Overview
- Manufacturer: Abarth/Alfa Romeo
- Production: 1954
- Designer: Giovanni Savonuzzi

Body and chassis
- Class: Sports car
- Layout: FR

Powertrain
- Engine: 1,975 cc (2.0 L; 120.5 cu in) I4
- Transmission: 4-speed manual

Dimensions
- Wheelbase: 2,630 mm (103.5 in)
- Curb weight: 890 kg (1,962 lb)

= Alfa Romeo Abarth 2000 Coupe =

The Alfa Romeo Abarth 2000 Coupe (also known as the Abarth-Alfa Romeo 2000 Coupe) is a one-off concept car produced by Abarth, in collaboration with Alfa Romeo, and designed by Ghia, in 1954.

==History==
The coupe was designed by Italian automotive designer Giovanni Savonuzzi, who based it on the design of the Alfa Romeo 1900 Super Sprint, and was later presented by Virgilio Conrero at the 1954 Turin and Paris Motor Shows.

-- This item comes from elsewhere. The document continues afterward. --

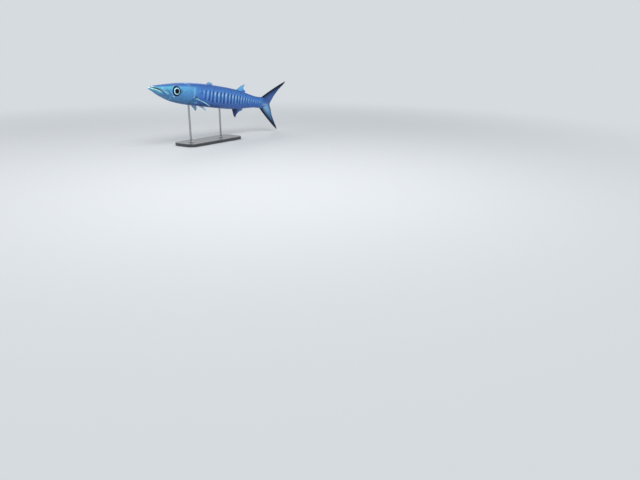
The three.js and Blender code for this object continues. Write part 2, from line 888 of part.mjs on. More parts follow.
for (const [name, shape] of Object.entries(FINS)) {
  const colour = name === "fin_dorsal_first" ? "skin" : "fin";
  addNode(name, fin(shape).subtract(nearBody), colour);
}
for (const [name, shape] of Object.entries(PAIRED_FINS)) {
  addNode(name, fin(shape).subtract(nearBody), "pale_fin");
}

addNode("stand_base", basePlate(), "base");
ROD.stations.forEach((station, i) => {
  addNode(`stand_rod_${["front", "rear"][i]}`, rod(station).subtract(nearBody), "rod");
});

export default group;
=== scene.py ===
import itertools
import math

import bmesh
import bpy
import numpy as np
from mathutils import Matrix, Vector


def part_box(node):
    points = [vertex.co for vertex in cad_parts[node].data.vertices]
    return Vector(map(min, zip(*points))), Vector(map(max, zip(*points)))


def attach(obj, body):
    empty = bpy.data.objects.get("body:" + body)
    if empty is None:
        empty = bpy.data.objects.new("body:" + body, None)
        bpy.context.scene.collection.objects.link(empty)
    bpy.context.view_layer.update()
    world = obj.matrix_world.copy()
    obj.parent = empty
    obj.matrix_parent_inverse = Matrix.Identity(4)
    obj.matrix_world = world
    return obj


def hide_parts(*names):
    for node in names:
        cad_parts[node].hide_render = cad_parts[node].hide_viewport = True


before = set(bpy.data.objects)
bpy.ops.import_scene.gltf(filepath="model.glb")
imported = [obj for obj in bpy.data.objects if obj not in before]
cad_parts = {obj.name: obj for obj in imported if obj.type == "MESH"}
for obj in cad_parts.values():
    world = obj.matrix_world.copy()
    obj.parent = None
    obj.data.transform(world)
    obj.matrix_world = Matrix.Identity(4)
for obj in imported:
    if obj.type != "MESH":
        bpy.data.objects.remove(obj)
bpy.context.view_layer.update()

# Driving sizes of the fish, and how far its skin lies inside the solids
STANDARD_LENGTH = 0.86
MM = 0.001
COAT = 0.6 * MM

# Pose: the spine's turn to the side in degrees at each station, the nose-up pitch, and the bank to the left
TURN = [(0, 3), (0.32, 3), (0.62, 3.5), (0.9, -10), (1.2, -4)]
PITCH = 8.5
BANK = -7
ORIGIN_STATION = 0.475
SPINE_HEIGHT = 0.248

# Body profiles: (station, distance from the spine), and the power that fills out the sections
BACK = [
    (0, 0.002), (0.004, 0.0055), (0.01, 0.0075), (0.016, 0.01), (0.03, 0.0145), (0.05, 0.0185),
    (0.1, 0.0285), (0.15, 0.038), (0.19, 0.0455), (0.25, 0.0545), (0.325, 0.0615), (0.42, 0.067),
    (0.52, 0.069), (0.62, 0.0685), (0.72, 0.0655), (0.8, 0.0575), (0.87, 0.0455), (0.93, 0.037),
    (0.965, 0.0365), (0.99, 0.0395), (1.004, 0.037), (1.02, 0.03), (1.034, 0.017), (1.04, 0.004),
]
BELLY = [
    (0, 0.003), (0.004, 0.008), (0.012, 0.012), (0.03, 0.0185), (0.06, 0.031), (0.1, 0.0445),
    (0.15, 0.0575), (0.19, 0.0645), (0.25, 0.069), (0.325, 0.071), (0.42, 0.071), (0.52, 0.0705),
    (0.62, 0.0695), (0.72, 0.0665), (0.8, 0.059), (0.87, 0.047), (0.93, 0.0395), (0.965, 0.0392),
    (0.99, 0.0425), (1.004, 0.04), (1.02, 0.0325), (1.034, 0.0185), (1.04, 0.004),
]
SIDE = [
    (0, 0.002), (0.004, 0.0052), (0.016, 0.0095), (0.05, 0.0165), (0.1, 0.0245), (0.15, 0.032),
    (0.19, 0.038), (0.25, 0.0435), (0.325, 0.0475), (0.42, 0.0495), (0.52, 0.05), (0.62, 0.048),
    (0.72, 0.0425), (0.8, 0.035), (0.87, 0.027), (0.93, 0.0195), (0.965, 0.014), (0.995, 0.0065),
    (1.004, 0.0046), (1.02, 0.0028), (1.034, 0.0016), (1.04, 0.001),
]
BODY_END = 1.039
FULLNESS = 0.92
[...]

The engine is a two-valve per cylinder, Alfa Romeo 1975 cc four-cylinder, producing 135 hp @ 6,600 rpm, with a compression ratio of 8.5:1, and drives the rear wheels via a four-speed manual transmission. This propels the car to a top speed of 200 km/h. The car use a conventional front-engine, rear-wheel-drive layout, with the whole package weighing only 890 kg.